La libertad es indivisible. Se alegará que el Estado, representante del bien público o del interés común a todos, suprime una parte de la libertad de cada uno para asegurar la parte restante de esta misma libertad. Pero este remanente será como mucho seguridad, en modo alguno libertad. Porque la libertad es indivisible; no es posible suprimir en ella una parte sin destruirla en su conjunto. Esta pequeña parte de libertad que está siendo limitada es la esencia misma de mi libertad, es todo. Por un movimiento natural, necesario e irresistible, toda mi libertad se concentra precisamente en esa parte que está siendo reprimida, aunque sea pequeña.

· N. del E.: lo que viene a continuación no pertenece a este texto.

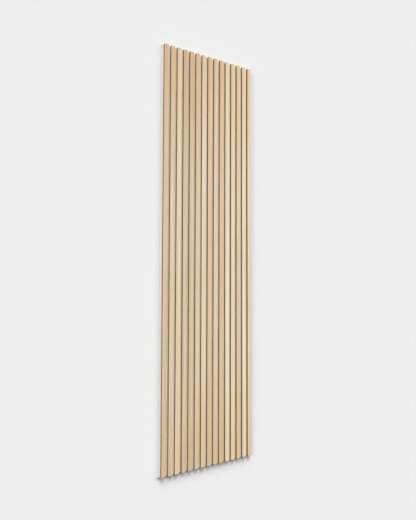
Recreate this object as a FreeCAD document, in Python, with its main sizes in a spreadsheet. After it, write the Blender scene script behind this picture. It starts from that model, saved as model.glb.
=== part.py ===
import FreeCAD, Part
import Sketcher
import os

# Acoustic slat wall panel: veneered slats fixed side by side on a felt board that goes against a wall.
# Millimetres. X runs across the panel, Z runs up along the slats, and Y runs into the wall.
# The origin is the middle of the felt's back face, and the slats face -Y.

doc = FreeCAD.newDocument("slat_panel")
sheet = doc.addObject("Spreadsheet::Sheet", "sheet")

DRIVING_DIMENSIONS = (
    ("panel_height", 2400, "length of the felt board and of every slat"),
    ("slat_count", 15, "slats side by side"),
    ("slat_width", 27, "width of one slat"),
    ("slat_gap", 13, "bare felt left of every slat; the last slat ends level with the felt"),
    ("felt_thickness", 9, "pressed felt board"),
    ("core_thickness", 11.4, "fibreboard core of a slat"),
    ("veneer_thickness", 0.6, "wood veneer on the face of a slat"),
    ("edge_ease", 0.4, "sanded arris along both front edges of a veneer"),
    ("staple_rows", 6, "staples along one slat"),
    ("staple_end_distance", 100, "end of a slat to the middle of its last staple"),
    ("staple_crown", 12, "outside length of a staple's crown"),
    ("wire_width", 1.2, "staple wire across the slat"),
    ("wire_thickness", 0.9, "staple wire in the plane of its bend"),
    ("staple_recess", 0.5, "back of the felt to the back of a driven crown"),
    ("tip_cover", 3.9, "core left between a staple's tips and the veneer"),
)

for row, (alias, value, meaning) in enumerate(DRIVING_DIMENSIONS, start=1):
    sheet.set(f"A{row}", meaning)
    sheet.set(f"B{row}", str(value))
    sheet.setAlias(f"B{row}", alias)
doc.recompute()

# Places that several pieces share, worked out from the driving dimensions.
SLAT_PITCH = "(sheet.slat_width + sheet.slat_gap)"
SLAT_SPAN = f"((sheet.slat_count - 1) * {SLAT_PITCH})"
PANEL_WIDTH = f"(sheet.slat_count * {SLAT_PITCH})"
ROW_SPAN = "(sheet.panel_height - 2 * sheet.staple_end_distance)"
FIRST_SLAT = f"(-{PANEL_WIDTH} / 2 + sheet.slat_gap + sheet.slat_width / 2)"
FIRST_ROW = f"(-{ROW_SPAN} / 2)"
CORE_BACK = "(-sheet.felt_thickness)"
CORE_FRONT = "(-sheet.felt_thickness - sheet.core_thickness)"
VENEER_FRONT = f"({CORE_FRONT} - sheet.veneer_thickness)"
DEEPEST_EASE = "(0.75 * sheet.veneer_thickness)"


def new_body(name):
    """An empty body whose label names its file."""
    body = doc.addObject("PartDesign::Body", name)
    body.Label = name
    return body


def origin_feature(body, role):
    """The plane or axis of the body's own origin that has this role."""
    return next(feature for feature in body.Origin.OriginFeatures if feature.Role == role)


def outline_sketch(body, name, plane, corners):
    """A closed outline on an origin plane, each corner held by the expressions of its two coordinates."""
    sketch = body.newObject("Sketcher::SketchObject", name)
    sketch.AttachmentSupport = [(origin_feature(body, plane), "")]
    sketch.MapMode = "FlatFace"
    points = [FreeCAD.Vector(sketch.evalExpression(u), sketch.evalExpression(v), 0) for u, v in corners]
    for index, point in enumerate(points):
        following = points[(index + 1) % len(points)]
        sketch.addGeometry(Part.LineSegment(point, following), False)
    for index, point in enumerate(points):
        following = (index + 1) % len(points)
        sketch.addConstraint(Sketcher.Constraint("Coincident", index, 2, following, 1))
        for kind, value, expression in zip(("DistanceX", "DistanceY"), point, corners[index]):
            constraint = sketch.addConstraint(Sketcher.Constraint(kind, -1, 1, index, 1, value))
            sketch.setExpression(f"Constraints[{constraint}]", expression)
    return sketch


def staple_sketch(body, name, crown_back, first_x, first_z):
    """The staple's outline seen from the side of the slat, at the place of its first staple.

    The legs leave the crown at right angles and end in chisel points, longest on the outside.
    """
    crown_front = "(-sheet.staple_recess - sheet.wire_thickness)"
    tip = f"({CORE_FRONT} + sheet.tip_cover)"
    bevel_end = f"({tip} + sheet.wire_thickness)"
    outside = "(sheet.staple_crown / 2)"
    inside = "(sheet.staple_crown / 2 - sheet.wire_thickness)"
    upper = [(crown_back, outside), (tip, outside), (bevel_end, inside), (crown_front, inside)]
    lower = [(y, f"(-{z})") for y, z in reversed(upper)]
    sketch = outline_sketch(body, name, "YZ_Plane", upper + lower)
    sketch.setExpression("AttachmentOffset.Base.z", first_x)
    sketch.setExpression("AttachmentOffset.Base.y", first_z)
    return sketch


def extrude(body, kind, sketch, length):
    """A pad or pocket of the sketch, half of its length to each side of the sketch plane."""
    feature = body.newObject(f"PartDesign::{kind}", f"{sketch.Name}_{kind.lower()}")
    feature.Profile = sketch
    feature.SideType = "Symmetric"
    feature.setExpression("Length", length)
    return feature


def set_pattern(pattern, body, axis, span, count):
    """Copies spread evenly along an axis of the body."""
    pattern.Direction = (origin_feature(body, axis), [""])
    pattern.setExpression("Length", span)
    pattern.setExpression("Occurrences", count)


def repeat_along_slat(body, feature):
    """The feature again at every staple row."""
    pattern = body.newObject("PartDesign::LinearPattern", f"{feature.Name}_rows")
    pattern.Originals = [feature]
    set_pattern(pattern, body, "Z_Axis", ROW_SPAN, "sheet.staple_rows")
    body.Tip = pattern


def repeat_over_panel(body, feature):
    """The feature again at every staple row of every slat."""
    grid = body.newObject("PartDesign::MultiTransform", f"{feature.Name}_grid")
    grid.Originals = [feature]
    across = body.newObject("PartDesign::LinearPattern", f"{feature.Name}_across")
    set_pattern(across, body, "X_Axis", SLAT_SPAN, "sheet.slat_count")
    along = body.newObject("PartDesign::LinearPattern", f"{feature.Name}_along")
    set_pattern(along, body, "Z_Axis", ROW_SPAN, "sheet.staple_rows")
    grid.Transformations = [across, along]
    body.Tip = grid


def felt_backing():
    """One felt board cut to the panel's outline, with a slit and a groove at every staple."""
    body = new_body("felt_backing")
    side = f"({PANEL_WIDTH} / 2)"
    end = "(sheet.panel_height / 2)"
    corners = [(f"-{side}", f"-{end}"), (side, f"-{end}"), (side, end), (f"-{side}", end)]
    board = body.newObject("PartDesign::Pad", "felt_board")
    board.Profile = outline_sketch(body, "felt_outline", "XZ_Plane", corners)
    board.setExpression("Length", "sheet.felt_thickness")
    doc.recompute()
    slit_outline = staple_sketch(body, "felt_slit", "0", FIRST_SLAT, FIRST_ROW)
    repeat_over_panel(body, extrude(body, "Pocket", slit_outline, "sheet.wire_width"))
    return body


def place_on_slat(body, index):
    """The body moved across to its slat."""
    body.setExpression("Placement.Base.x", f"{FIRST_SLAT} + {index} * {SLAT_PITCH}")


def slat_core(index):
    """A fibreboard strip with two blind slits at every staple."""
    body = new_body(f"slat_core_{index + 1:02d}")
    side = "(sheet.slat_width / 2)"
    corners = [(side, CORE_BACK), (side, CORE_FRONT), (f"(-{side})", CORE_FRONT), (f"(-{side})", CORE_BACK)]
    section = outline_sketch(body, f"core_section_{index + 1:02d}", "XY_Plane", corners)
    extrude(body, "Pad", section, "sheet.panel_height")
    doc.recompute()
    slit_outline = staple_sketch(body, f"core_slit_{index + 1:02d}", "0", "0", FIRST_ROW)
    repeat_along_slat(body, extrude(body, "Pocket", slit_outline, "sheet.wire_width"))
    place_on_slat(body, index)
    return body


def face_veneer(index):
    """A veneer strip as wide as its core, with both front arrises sanded."""
    body = new_body(f"face_veneer_{index + 1:02d}")
    side = "(sheet.slat_width / 2)"
    ease = f"min(sheet.edge_ease; {DEEPEST_EASE})"
    right = [(side, CORE_FRONT), (side, f"({VENEER_FRONT} + {ease})"), (f"({side} - {ease})", VENEER_FRONT)]
    left = [(f"(-{x})", y) for x, y in reversed(right)]
    section = outline_sketch(body, f"veneer_section_{index + 1:02d}", "XY_Plane", right + left)
    extrude(body, "Pad", section, "sheet.panel_height")
    place_on_slat(body, index)
    return body


def staples():
    """All the staples, driven from the back through the felt into the cores."""
    body = new_body("staples")
    outline = staple_sketch(body, "staple_outline", "(-sheet.staple_recess)", FIRST_SLAT, FIRST_ROW)
    wire = extrude(body, "Pad", outline, "sheet.wire_width")
    doc.recompute()
    repeat_over_panel(body, wire)
    return body


slat_count = int(sheet.get("slat_count"))
subparts = [felt_backing()]
subparts += [slat_core(index) for index in range(slat_count)]
subparts += [face_veneer(index) for index in range(slat_count)]
subparts.append(staples())
doc.recompute()

for item in doc.Objects:
    if "Invalid" in item.State or "Error" in item.State:
        raise RuntimeError(f"{item.Name} did not compute: {item.State}")
    if item.isDerivedFrom("PartDesign::Pocket") and item.Shape.Volume >= item.BaseFeature.Shape.Volume:
        raise RuntimeError(f"{item.Name} cut nothing")

os.makedirs("parts", exist_ok=True)
for body in subparts:
    if body.Shape.isNull() or not body.Shape.isValid():
        raise RuntimeError(f"{body.Label} has no valid shape")
    body.Shape.exportStep(f"parts/{body.Label}.step")
    print(f"{body.Label}: {len(body.Shape.Solids)} solids, {body.Shape.Volume / 1000:.1f} cm3")
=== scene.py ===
import math
import bpy
from mathutils import Matrix, Vector, noise


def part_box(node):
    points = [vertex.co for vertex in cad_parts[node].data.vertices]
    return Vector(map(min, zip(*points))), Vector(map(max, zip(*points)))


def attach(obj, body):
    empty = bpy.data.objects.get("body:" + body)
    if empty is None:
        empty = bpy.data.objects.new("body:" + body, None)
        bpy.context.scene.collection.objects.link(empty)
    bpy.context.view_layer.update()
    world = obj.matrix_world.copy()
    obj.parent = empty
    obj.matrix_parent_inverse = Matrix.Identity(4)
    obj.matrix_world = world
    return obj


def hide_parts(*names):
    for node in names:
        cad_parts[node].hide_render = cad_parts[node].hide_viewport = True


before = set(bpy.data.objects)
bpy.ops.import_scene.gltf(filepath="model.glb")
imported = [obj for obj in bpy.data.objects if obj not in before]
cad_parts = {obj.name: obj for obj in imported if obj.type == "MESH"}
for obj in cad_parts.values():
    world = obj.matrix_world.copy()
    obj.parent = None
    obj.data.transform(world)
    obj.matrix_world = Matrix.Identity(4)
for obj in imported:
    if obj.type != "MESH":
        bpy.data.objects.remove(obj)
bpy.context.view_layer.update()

# The felt board: short polyester fibres, needled and pressed into one stiff sheet 9 mm thick and cut to the
# panel's outline. The slats are glued and stapled onto its front, so it swells a little in the gaps between
# them, and its back is drawn in round the crown of every staple.
MM = 0.001
FELT_SWELL = 0.25 * MM
SWELL_RUN = 3 * MM
STAPLE_ROWS = 6
CROWN_LENGTH = 12 * MM
PUCKER_DEPTH = 1.0 * MM
PUCKER_REACH = 3.2 * MM
PUCKER_STEPS = (1.4 * MM, 2.8 * MM, 4.6 * MM, 7.5 * MM)
CUT_RAGGEDNESS = 0.2 * MM
RAGS_PER_METRE = 90
CUT_EDGE_RADIUS = 0.7 * MM
CUT_EDGE_FACETS = 3
CUT_EDGE_ANGLE = math.radians(60)
CUT_EDGE_INSET = 2 * MM
FELT_MESH_STEP = 34 * MM
FELT_PALE = (0.93, 0.91, 0.875)
FELT_GREY = (0.76, 0.74, 0.705)
CLOUDS_PER_METRE = 25
TUFTS_PER_METRE = 320
FIBRE_LAYERS_PER_METRE = 900
FIBRE_WANDER = 60 * MM
NAP_DEPTH = 0.5 * MM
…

El sufragio universal no es garantía de libertad. Pero se nos dice que el Estado democrático, basado sobre el sufragio universal y libre de todos los ciudadanos, no puede sin duda ser la negación de su libertad. ¿Y por qué no? Esto depende por completo de la misión y el poder delegado por los ciudadanos en el Estado. Y un Estado republicano, basado sobre el sufragio universal, puede ser extraordinariamente despótico, incluso más despótico que un Estado monárquico, cuando bajo el pretexto de representar la voluntad de todos hace caer sobre la voluntad y el movimiento libre de cada miembro el peso abrumador de su poder colectivo. 

¿Quién es el árbitro supremo del bien y el mal? Pero el Estado, se nos contestará, restringe la libertad de sus miembros sólo en la medida en que esta libertad está inclinada a la injusticia y a la perversidad. El Estado impide que sus miembros maten, roben y se ofendan entre sí; y en general evita que hagan el mal, dándoles a cambio una plena y completa libertad para hacer el bien. ¿Pero qué es el bien y qué es el mal?